Il saccheggio delle risorse africane non solo espropria i popoli della loro ricchezza ma causa ulteriore desertificazione, alimenta i conflitti tribali su cui si insinua come una serpe il fondamentalismo islamico, provoca i flussi migratori che non fanno bene né all’Africa né all’Europa. Diciamoci la verità: nessuno fuggirebbe mai dalla sua terra, dalla sua famiglia e dalle sue radici se potesse non farlo. Se i giovani africani avessero un futuro non abbandonerebbero mai la propria Patria. Il legame con le proprie radici, con le proprie tradizioni, con la propria identità è insito nella natura di ogni uomo. La lotta dei giovani africani per la sovranità e per l’indipendenza è una lotta per la difesa della loro identità. Questo fatto manda letteralmente in cortocircuito la sinistra che continua a liquidare la questione africana con la solita retorica buonista, che serve solo ad alimentare il sistema di sfruttamento che strozza l’Africa.

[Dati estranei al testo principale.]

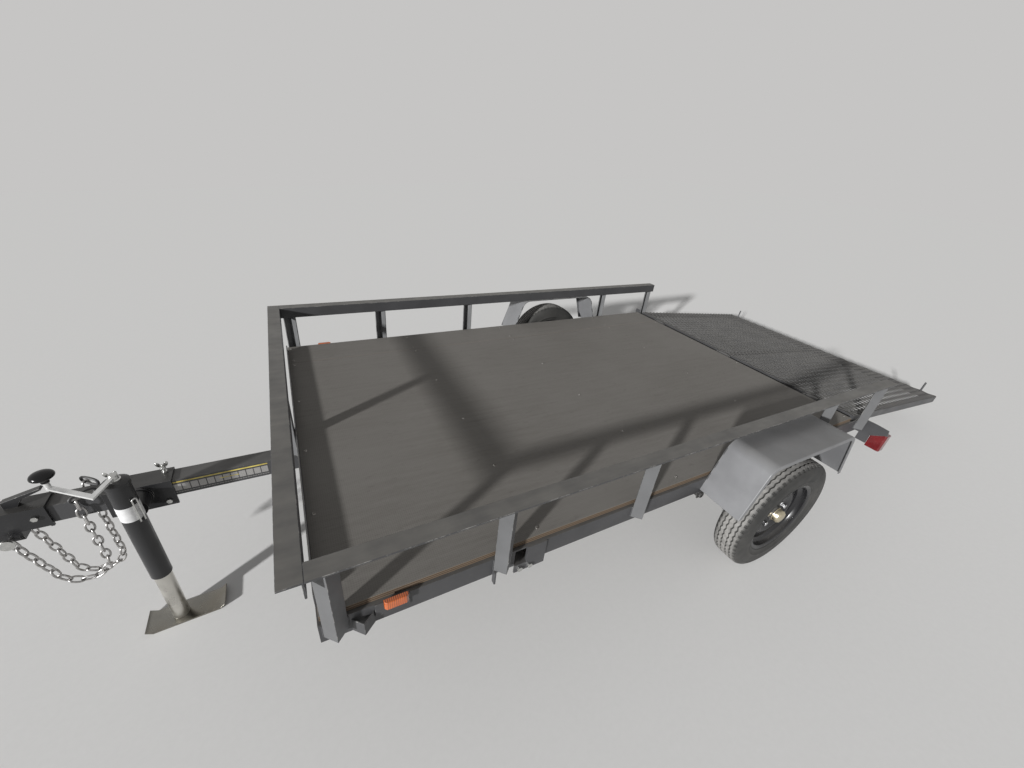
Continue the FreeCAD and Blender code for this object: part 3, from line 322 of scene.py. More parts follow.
wires = [node(tree, "ShaderNodeTexWave", {"Vector": level_place(tree), "Scale": WIRES},
              bands_direction=way).outputs["Fac"] for way in ("X", "Y")]
emboss = node(tree, "ShaderNodeMath", {0: wires[0], 1: wires[1]}, operation="MAXIMUM").outputs[0]
# the emboss's hollows are painted darker than its raised wires: painted shade
tone = mix(tree, 0.22, tone, mix(tree, emboss, (0.06, 0.055, 0.05), (0.19, 0.18, 0.165)))
plies = node(tree, "ShaderNodeTexWave", {"Vector": level_place(tree), "Scale": PLIES, "Distortion": 1.2,
                                         "Detail": 2.0}, bands_direction="Z")
edge = ramp(tree, plies.outputs["Fac"], [(0.25, (0.060, 0.042, 0.030)), (0.75, (0.17, 0.125, 0.085))])
normal = node(tree, "ShaderNodeTexCoord").outputs["Normal"]
upward = node(tree, "ShaderNodeSeparateXYZ", {"Vector": normal}).outputs["Z"]
level = node(tree, "ShaderNodeMath", {0: upward}, operation="ABSOLUTE").outputs[0]
colour_from(tree, surface, mix(tree, ramp(tree, level, grey(0, 1, 0.4, 0.6)), edge, tone))
surface.inputs["Specular IOR Level"].default_value = 0.3
gloss_from(tree, surface, long_grain, 0.66, 0.82)
bump(tree, surface, mix(tree, 0.2, emboss, fine_grain), 0.0004, 0.3)
for name in ("deck_sheet", "deck_board"):
    dressed(name, ply, 0.0007)

# Deck screws. Flanged self-drilling screws with a dished drive, zinc plated and gone dull,
# driven down through the plywood into the cross channels and the frame's two end angles.
SCREW_HEAD = [(0.0, 0.0009), (0.0016, 0.0009), (0.0022, 0.0018), (0.0042, 0.0016), (0.0060, 0.0004),
              (0.0062, -0.0002)]
SCREW_X = (-0.074, -0.666, -1.266, -2.016, -2.455)
SCREW_Y = (-0.742, -0.604, -0.552, -0.215, 0.130, 0.440, 0.742)
DECK_TOP = -0.206


def turned(profile, centre, turns, axis=(0, 0, 1), out=(1, 0, 0), angle=math.tau):
    # (radius, place along the axis) pairs turned about the axis through centre
    centre, axis, out = Vector(centre), Vector(axis), Vector(out)
    bm = bmesh.new()
    line = [bm.verts.new(centre + out * r + axis * w) for r, w in profile]
    edges = [bm.edges.new(pair) for pair in zip(line, line[1:])]
    bmesh.ops.spin(bm, geom=line + edges, cent=centre, axis=axis, angle=angle, steps=turns,
                   use_merge=angle == math.tau)
    bmesh.ops.remove_doubles(bm, verts=bm.verts, dist=1e-6)
    bmesh.ops.recalc_face_normals(bm, faces=bm.faces)
    return bm


head = turned(SCREW_HEAD, (0, 0, 0), 12)
head_mesh = bpy.data.meshes.new("screw_head")
head.to_mesh(head_mesh)
head.free()
screws = bmesh.new()
for x in SCREW_X:
    for y in SCREW_Y:
        lay(screws, head_mesh, Matrix.Translation((x, y, DECK_TOP)))
dull_zinc, tree, surface = finish("dull_zinc", (0.30, 0.29, 0.27), 0.5, 0.8)
colour_from(tree, surface, mix(tree, ramp(tree, cloud(tree, 120, 3), grey(0, 1, 0.4, 0.6)),
                               (0.12, 0.11, 0.10), (0.36, 0.35, 0.33)))
gloss_from(tree, surface, cloud(tree, 200, 2), 0.4, 0.65)
piece_from("deck_screws", screws, dull_zinc, "frame", 50)

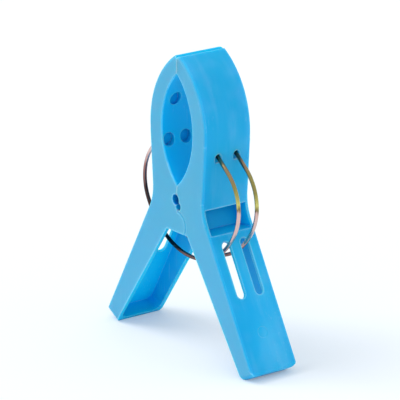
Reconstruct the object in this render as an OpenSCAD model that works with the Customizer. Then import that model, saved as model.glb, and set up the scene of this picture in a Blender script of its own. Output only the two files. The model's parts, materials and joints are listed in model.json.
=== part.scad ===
// Large two-piece clothespin: two identical moulded halves that hook together
// at a pivot, held shut by two open ring springs of plated wire.
// Millimetres. +Z up, X across the width, Y through the jaws.
// The origin is on the floor, midway between the feet.

/* [Overall] */
// Height from the feet to the jaw tips
clip_h = 120; // [100:1:144]
// Depth over the two feet with the jaws shut
base_d = 95; // [80:1:114]
// Width of the moulded halves
clip_w = 22.6; // [19:0.2:28]

/* [Jaws] */
// Height of the flat faces that meet at the tips
tip_land = 7; // [5:0.5:9]
// Half of the widest point of the jaw opening
open_half = 9.9; // [8:0.1:12]
// Wall of the jaw at its widest point
jaw_wall = 8.1; // [7:0.1:10]
// Rounding of the jaw tip
tip_r = 1.4; // [0.8:0.1:1.6]
// Gap left between the two halves where their faces meet
parting_gap = 0.1; // [0.06:0.02:0.2]

/* [Jaw recesses] */
// Diameter of the round recesses inside the jaws
recess_d = 5.4; // [4:0.1:5.8]
// Depth of the recesses
recess_depth = 2.2; // [1:0.1:2.3]
// Spacing of the row of three across the width
recess_pitch = 8.1; // [6.5:0.1:8.2]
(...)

Con l’Africa l’Europa deve cambiare totalmente il suo approccio, abbandonando ogni velleità neocolonialista e abbracciare la strada della cooperazione e dello sviluppo che possa portare davvero ricchezza reciproca. Solo così si può ridimensionare il dominio cinese. Con un Africa libera e prospera è fondamentale per portare un nuovo equilibrio a livello globale. Noi possiamo giocare un ruolo fondamentale su questo versante, riscoprendo l’approccio proficuo e pragmatico di un grande italiano come Enrico Mattei, che fece grande l’Eni e grande l’Italia stringendo accordi di vera cooperazione con i grandi produttori di petrolio, non sfruttandoli. L’Africa è la più grande riserva mondiale del “nuovo petrolio”: consentire agli africani di godere della loro ricchezza è la chiave per inaugurare una nuova stagione di prosperità e libertà per tutti.
Fratelli d’Italia – che su questi temi, ha avuto sempre il coraggio di dire la verità e di fare battaglie vere, sensate e serie sulle grandi questioni del nostro tempo – è stato finora l’unico partito a non avere paura a trattare queste materie.
Non lo abbiamo fatto finora e non lo faremo domani. Perché a domande complesse vanno dato risposte complesse, non risposte buone per la campagna elettorale.